Aim of the exercise. Set down the material once more, exactly as it appears.

## start

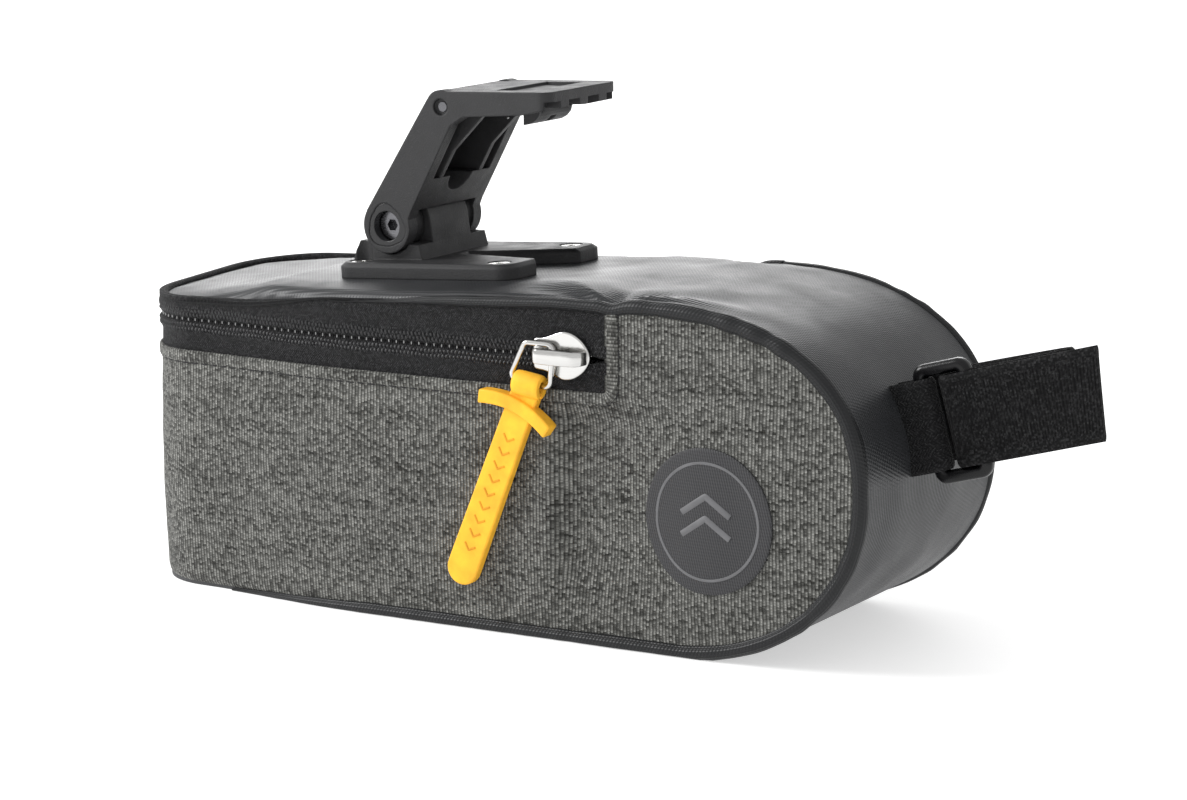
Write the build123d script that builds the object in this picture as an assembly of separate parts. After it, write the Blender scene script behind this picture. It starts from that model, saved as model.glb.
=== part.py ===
"""Saddle bag with a tilting clip bracket, a zipped lid and a seat-post strap.

Millimetres. +X is the bag's front, towards the seat post, +Y is the rider's left, +Z is up.
The origin is the middle of the bag's flat bottom.
"""
from build123d import *
from math import atan2, cos, degrees, pi, radians, sin
import os

# ---------------------------------------------------------------- driving dimensions
BAG_LENGTH = 202.0
BAG_WIDTH = 68.0
BAG_HEIGHT = 80.0
REAR_HEIGHT = 73.2  # top edge at the rear end
LEVEL_FROM_X = 22.0  # the top edge is level ahead of this
CROWN = 1.3  # the middle of the top stands this far above its edges
FLAT_HALF = 22.5  # half-width of the flat middle of the lid

FRONT_X = BAG_LENGTH / 2
REAR_X = -BAG_LENGTH / 2
HALF_WIDTH = BAG_WIDTH / 2
NOSE_Z = 40.4  # height of the front-most point
NOSE_TOP_X, NOSE_TOP_POWER = 45.8, 2.37  # the round front starts here on top
NOSE_BOTTOM_X, NOSE_BOTTOM_POWER = 52.0, 2.09  # and here underneath
REAR_HALF = 30.5
TAPER_FROM_X, TAPER_TO_X = -40.0, -78.0
REAR_CORNER_R = 19.0

CLOTH = 1.2  # thickness of each cloth wall
SEAM = 1.4  # the walls stop this far inside the piped edges
PIPE_PROUD = 0.6  # the piping stands this far outside the edges
PIPE_REAR_X = -84.0

ZIP_Z = 66.2  # centre line of the zipper
ZIP_END_X = 37.0  # front end of the zip opening, on both sides
HEM_Z = 58.7  # upper edge of the cloth under the zipper
ZIP_GAP = 1.0  # room for the slider's divider between the two rows
COIL_HEIGHT = 2.3
TAPE_OUT, TAPE_IN = 0.2, 1.0  # the tape lies between these depths inside the outer face
COIL_IN = 2.4

HINGE_X = 38.5  # the lid bends over here, at the height of its crowned top

BOARD = 1.5
BOARD_REAR_X = -58.0  # rear edge of the lid's board
BADGE_X, BADGE_Z, BADGE_D, BADGE_T = 62.6, 32.2, 33.3, 0.6

# bracket
PIVOT_X, PIVOT_Z = -34.6, 90.1
ARM_HALF = 15.9  # outer faces of the cheeks
CHEEK = 3.5
LUG_R = 6.5
KNUCKLE_R = 7.5
KNUCKLE_HALF = 8.3
PLATE_T = 3.7
PLATE_REAR_X, PLATE_FRONT_X = -46.2, 3.6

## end

Result below.
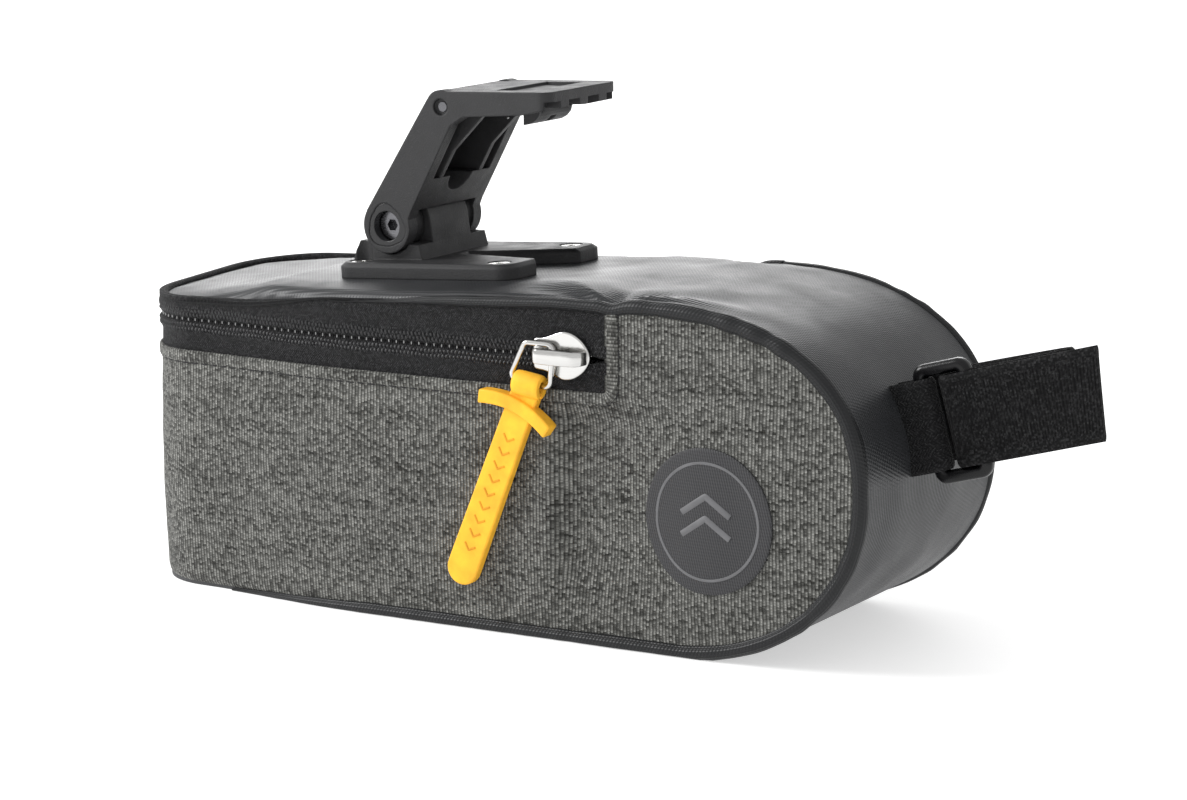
Write the build123d script that builds the object in this picture as an assembly of separate parts. After it, write the Blender scene script behind this picture. It starts from that model, saved as model.glb.
=== part.py ===
"""Saddle bag with a tilting clip bracket, a zipped lid and a seat-post strap.

Millimetres. +X is the bag's front, towards the seat post, +Y is the rider's left, +Z is up.
The origin is the middle of the bag's flat bottom.
"""
from build123d import *
from math import atan2, cos, degrees, pi, radians, sin
import os

# ---------------------------------------------------------------- driving dimensions
BAG_LENGTH = 202.0
BAG_WIDTH = 68.0
BAG_HEIGHT = 80.0
REAR_HEIGHT = 73.2  # top edge at the rear end
LEVEL_FROM_X = 22.0  # the top edge is level ahead of this
CROWN = 1.3  # the middle of the top stands this far above its edges
FLAT_HALF = 22.5  # half-width of the flat middle of the lid

FRONT_X = BAG_LENGTH / 2
REAR_X = -BAG_LENGTH / 2
HALF_WIDTH = BAG_WIDTH / 2
NOSE_Z = 40.4  # height of the front-most point
NOSE_TOP_X, NOSE_TOP_POWER = 45.8, 2.37  # the round front starts here on top
NOSE_BOTTOM_X, NOSE_BOTTOM_POWER = 52.0, 2.09  # and here underneath
REAR_HALF = 30.5
TAPER_FROM_X, TAPER_TO_X = -40.0, -78.0
REAR_CORNER_R = 19.0

CLOTH = 1.2  # thickness of each cloth wall
SEAM = 1.4  # the walls stop this far inside the piped edges
PIPE_PROUD = 0.6  # the piping stands this far outside the edges
PIPE_REAR_X = -84.0

ZIP_Z = 66.2  # centre line of the zipper
ZIP_END_X = 37.0  # front end of the zip opening, on both sides
HEM_Z = 58.7  # upper edge of the cloth under the zipper
ZIP_GAP = 1.0  # room for the slider's divider between the two rows
COIL_HEIGHT = 2.3
TAPE_OUT, TAPE_IN = 0.2, 1.0  # the tape lies between these depths inside the outer face
COIL_IN = 2.4

HINGE_X = 38.5  # the lid bends over here, at the height of its crowned top

BOARD = 1.5
BOARD_REAR_X = -58.0  # rear edge of the lid's board
BADGE_X, BADGE_Z, BADGE_D, BADGE_T = 62.6, 32.2, 33.3, 0.6

# bracket
PIVOT_X, PIVOT_Z = -34.6, 90.1
ARM_HALF = 15.9  # outer faces of the cheeks
CHEEK = 3.5
LUG_R = 6.5
KNUCKLE_R = 7.5
KNUCKLE_HALF = 8.3
PLATE_T = 3.7
PLATE_REAR_X, PLATE_FRONT_X = -46.2, 3.6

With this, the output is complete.